Ultramarathons May Briefly Shrink Your Brain, According To Science

But running a normal marathon won't have the same effect.
Most scientists say running is good for you, but what about running for nine weeks straight?
Most scientists say running is good for you, but what about running for nine weeks straight?
Robert Daly via Getty Images

Let's all just agree: Ultramarathoners are insane superhuman. A mere 26.2-mile run doesn't satisfy them. Instead, they chase adrenaline for hundreds of miles, sometimes for weeks on end.

And while running has undeniable benefits -- it improves your joint health, builds endurance, even boosts your sex appeal and keeps you feeling sexy -- scientists say that extreme long-distance running can be taxing on the body, including the brain.

Researchers at the University Hospital of Ulm in Germany found that the brains of runners who participated in the 2009 Trans Europe Foot Race -- an ultramarathon that covered nearly 2,800 miles in 64 days -- temporarily shrunk throughout the course of the race.

Dr. Uwe Schütz and his research team followed 44 runners during the nine-week race across southern Italy into Norway. Using a portable MRI scanner, the researchers scanned the runners' joints, limbs and organs every three to four days for the entire race, Smithsonian Magazine reported.

The researchers found that 13 of the runners who agreed to additional pre- and post-race brain scans had lost an average 6.1 percent of gray matter volume by the end of the race.

Schütz announced these findings -- which, given the study's small sample size, are considered preliminary and far from definitive -- during the Radiological Society of North America's annual meeting in Chicago last week. He did not immediately reply for The Huffington Post's request for comment.

A 3D rendering of the surface projection of the runner's brain, from start to around 2,486 miles (4,001 kilometers).
A 3D rendering of the surface projection of the runner's brain, from start to around 2,486 miles (4,001 kilometers).
University Hospital of Ulm in Germany

While fatigue and undernourishment may play a role in the loss of volume, Schütz thinks that lack of brain stimulation could be a major factor, since the athletes are solely focused on the road ahead for 64 days, according to the New Scientist.
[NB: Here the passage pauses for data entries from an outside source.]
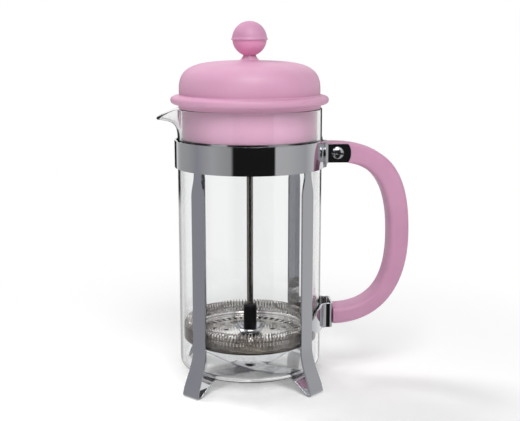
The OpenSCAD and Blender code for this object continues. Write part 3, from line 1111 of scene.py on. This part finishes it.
@dataclass
class HandleSet(Assembly):
    """The D-shaped handle with the bolt and nut that clamp it between the band's ears."""

    corner: float = 3.4
    corner_at_ears: float = 1.2
    crown: float = 0.35
    corner_steps: int = 6
    stations: int = 26
    recess: float = 1.25
    ear_gap: float = 0.12
    ear_root: float = 53.2

    def __post_init__(self) -> None:
        """Reads the sizes that the frame settles."""
        self.body = Body.FRAME
        box = Extent.of("handle")
        self.reach, self.low, self.top = box.high.x, box.low.z, box.high.z
        self.half_depth = box.high.y
        nut = Extent.of("clamp_nut")
        self.bolt_x, self.bolt_z = nut.middle("x"), nut.middle("z")
        self.ears = Extent.of("frame_band")

    def build(self) -> None:
        """Makes the handle and its fasteners."""
        self.fit(self.grip(), "handle", PINK)
        self.fit(self.bolt(), "clamp_bolt", HARDWARE_STEEL)
        self.fit(self.nut(), "clamp_nut", HARDWARE_STEEL)

    def lines(self) -> list[tuple[Pair, Pair]]:
        """Outer and inner line of the handle at each station, from the band down to the bracket."""
        web_x = Extent.of("lower_bracket").high.x + 0.3
        thick_top, thick_low, thick_grip = 12.4, 11.8, 13.4
        inner_x = self.reach - thick_grip
        inner_top, inner_low = self.top - thick_top, self.low + thick_low
        grip_z = 99.8
        outer = straight((51.6, self.top), (55, self.top), 2)
        inner = straight((51.6, inner_top), (55, inner_top), 2)
        outer += bezier((56, self.top), (96.5, self.top), (self.reach, 139.7),
                        (self.reach, grip_z), self.stations)
        inner += bezier((56, inner_top), (86.1, inner_top), (inner_x, 129.7),
                        (inner_x, grip_z - 2), self.stations)
        outer += bezier((self.reach, grip_z), (self.reach, 59.2), (86.4, self.low),
                        (web_x, self.low), self.stations)[1:]
        inner += bezier((inner_x, grip_z - 2), (inner_x, 69.2), (85.8, inner_low),
                        (web_x, inner_low), self.stations)[1:]
        return list(zip(outer, inner))

    def section(self, outer: Pair, inner: Pair) -> list[Point]:
        """Cross-section of the handle between two points of its outline.

        Args:
            outer: point on the outer line.
            inner: point on the inner line.

        Returns:
            Points round a rounded oblong with slightly crowned sides.
        """
        a, b = Vector((outer[0], 0, outer[1])), Vector((inner[0], 0, inner[1]))
        middle, across = (a + b) / 2, (a - b).normalized()
        half = (a - b).length / 2
        near_ear = 1 - ease((middle.x - 66.0) / 12.0) if middle.z > 120 else 0.0
        corner = self.corner + (self.corner_at_ears - self.corner) * near_ear
        points = []
        for quarter, (su, sv) in enumerate(((1, 1), (-1, 1), (-1, -1), (1, -1))):
            centre = (su * (half - corner), sv * (self.half_depth - corner))
            turn = 90 * quarter
            for u, v in arc(centre, corner, turn, turn + 90, self.corner_steps):
                v -= math.copysign(self.crown * (u / half) ** 2, v) * (1 - near_ear)
                place = middle + across * u
                points.append((place.x, v, place.z))
        return points

    def grip(self) -> Object:
        """The handle, recessed for the ears and bored for the bolt, without its hidden peg."""
        rings = [self.section(outer, inner) for outer, inner in self.lines()]
        piece = Bench.loft("handle_grip", rings)
        Bench.bevel(piece, 0.7, 3, 60)
        cutters = [self.ear_cutter(side) for side in (-1, 1)]
        Bench.cut(piece, *cutters, bolt_bore())
        return Bench.smooth(piece, 32)

    def ear_cutter(self, side: int) -> Object:
        """The space that an ear takes in one side of the handle."""
        low, top, end_r = PressedFrame.ear_low, PressedFrame.ear_top, PressedFrame.ear_end_r
        gap, root = self.ear_gap, self.ear_root
        centre = (self.ears.high.x - end_r, (low + top) / 2)
        rise = math.degrees(math.asin((top - low) / 2 / end_r))
        outline = [(40, low - 3), (root, low - 3), (root, low - gap)]
        outline += arc(centre, end_r + gap, -rise, rise, 12)
        outline += [(root, top + gap), (root, top + 3), (40, top + 3)]
        start = side * (self.half_depth - self.recess)
        points = [(x, start, z) for x, z in outline]
        return Bench.slab("ear_space", points, (0, side * 4.0, 0))

    def bolt(self) -> Object:
        """The bolt: a domed head with a screwdriver slot, its shank and a chamfered end."""
        box = Extent.of("clamp_bolt")
        head_r = (box.high.z - box.low.z) / 2
        top = -self.half_depth - box.low.y
        end = -(box.high.y + self.half_depth)
        outline = [(0, end), (1.5, end), (2.0, end + 0.5), (2.0, 0), (head_r - 0.2, 0)]
        outline += bezier((head_r, 0.15), (head_r, top * 0.6), (head_r * 0.62, top), (0, top), 12)
        piece = Bench.lathe("clamp_screw", outline, 64, closed=False)
        slot = Bench.slab("slot", [(-9, -0.7, top - 1.25), (9, -0.7, top - 1.25),
                                   (9, 0.7, top - 1.25), (-9, 0.7, top - 1.25)], (0, 0, 3))
        Bench.cut(piece, slot)
        Bench.bevel(piece, 0.08, 2, 40)
        Bench.turn(piece, 90, "X")
        Bench.turn(piece, 8, "Y")
        Bench.shift(piece, (self.bolt_x, -self.half_depth, self.bolt_z))
        return Bench.smooth(piece, 30)

    def nut(self) -> Object:
        """The hexagonal nut, its corners turned down on both faces and its thread a plain bore."""
        box = Extent.of("clamp_nut")
        tall = box.high.y - box.low.y
        corner_r = (box.high.x - box.low.x) / 2
        flat_r = corner_r * math.cos(math.radians(30))
        prism = Bench.slab("clamp_nut_hex", [(x, y, 0.0) for x, y in
                                             arc((0, 0), corner_r, 0, 300, 5)], (0, 0, tall))
        barrel = [(0, 0), (flat_r, 0), (corner_r + 0.1, 0.55), (corner_r + 0.1, tall - 0.55),
                  (flat_r, tall), (0, tall)]
        bore = [(0, -1), (BOLT_BORE_R, -1), (BOLT_BORE_R, 5), (0, 5)]
        Bench.cut(prism, Bench.lathe("nut_barrel", barrel, 96, closed=False), keep=True)
        Bench.cut(prism, Bench.lathe("nut_bore", bore, 48))
        Bench.turn(prism, -90, "X")
        Bench.shift(prism, (self.bolt_x, box.low.y, self.bolt_z))
        return Bench.smooth(prism, 25)


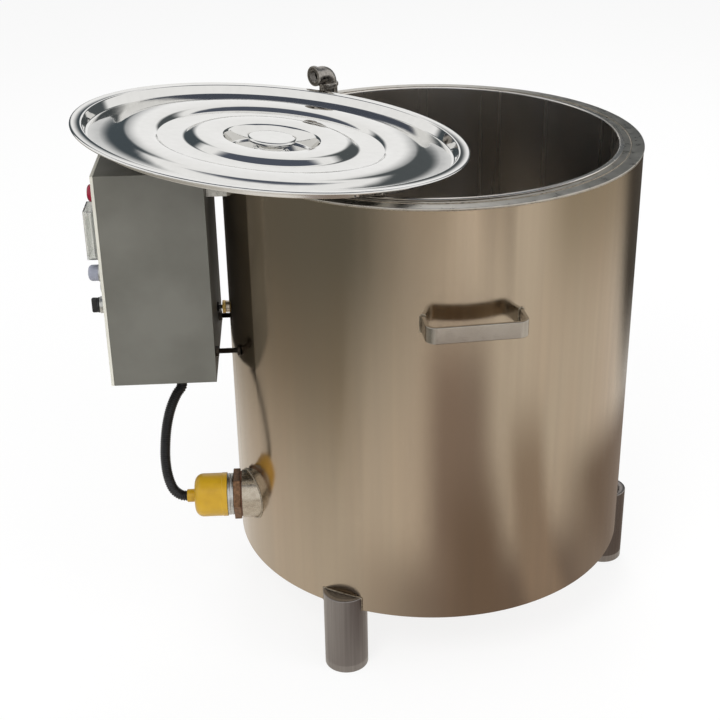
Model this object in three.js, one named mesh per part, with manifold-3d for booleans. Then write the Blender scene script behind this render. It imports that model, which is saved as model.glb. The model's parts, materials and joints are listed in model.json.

Eight months after the race, however, follow-up brain scans revealed that there were no lasting effects on the brain and that the athletes' gray matter volume had returned to normal levels.

"Despite substantial changes to brain composition during the catabolic stress of an ultramarathon, we found the differences to be reversible and adaptive," Schütz said in a press release. "There is no lasting brain injury in trained athletes participating in ultra-running."

And, according to Dr. Roger Woods, professor of neurology at University of California, Los Angeles, shrinking gray matter isn't always detrimental to the brain or body.

"I think this study very nicely illustrates the faulty logic of concluding that an activity that thins brain gray matter is necessarily bad for the brain," Woods told HuffPost. "The fact that the gray matter returned to normal with time clearly distinguishes this from a disease process such as Alzheimer's disease, where thinning is relentlessly progressive."

Researchers also found that all 44 runners in the study experienced cartilage breakdown in the joints at about 1,550 miles into the race. Amazingly, after that point, the cartilage began to recover as the athletes continued to run.

"It was thought that cartilage could only regenerate during rest," Schütz told New Scientist. "We have shown for the first time that it can regenerate during running."

Normal marathon runners, who embrace the one-day challenge of running over a couple dozen miles, won't have to worry about these extreme body and brain changes. According to Schütz, those athletes won't experience the same physical toll.

This story was updated to include comment from Dr. Roger Woods, professor of neurology at the University of California, Los Angeles.